Facebook’s Marketing 2.0 group had a nice Q&A with David Weinberger on a few months ago. There was some discussion about David’s book and the tagging possibilities that are out there but not getting utilized. Here’s some chicken scratch ideas I collected during the Q&A:
- Markets are conversations
- Marketing doesn’t have to be a conversation
- The future of the internet is in jeopardy due to controlling forces
- Companies are co-creating products with their customers much more than they used to and this benefits everyone.
- Conversation can be undermined by companies/entities paying people to say good things about them. – The conversation has to be transparent.
- The idea of advocacy marketing is coming about, there’s nothing wrong with that as long as everyone is honest about where they are coming from: who is the hired gun?
- Customers have learned to trust each other more than they trust the business.
3 Things to Work On:
- Specifications (the stats, the metadata, the bones of the product, the facts, stuff that you can be sued for)
- Advocacy Marketing (blogging, forums, lacing up the gloves and stating your case)
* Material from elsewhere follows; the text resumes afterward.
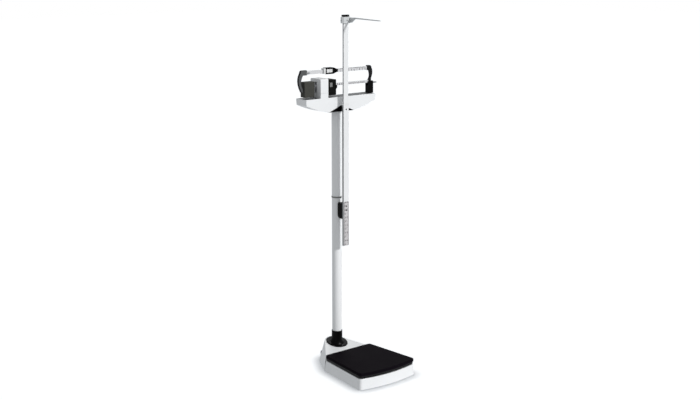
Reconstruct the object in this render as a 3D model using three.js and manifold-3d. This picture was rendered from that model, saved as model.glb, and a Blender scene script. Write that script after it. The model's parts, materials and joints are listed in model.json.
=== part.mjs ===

- Marketing Materials (is looking phonier and phonier: the challenge for marketers is to improve this)
Other notes:
- Marketing that is going to sound simplified is going to sound insulting.
- Marketers need to get as complex and interesting as the subject matter.
- Simplicity still has value: What is your product? What is your company? This basic message should be simple
- “Control of the message”: what’s left of the idea if someone was to take control of it? Marketing is _not_ in the control business, that’s a way to alienate your customers. Marketing/the Company should be a source of ideas.
- What if there was no marketing? Your employees are already talking, that’s a form of marketing and a potential area of focus.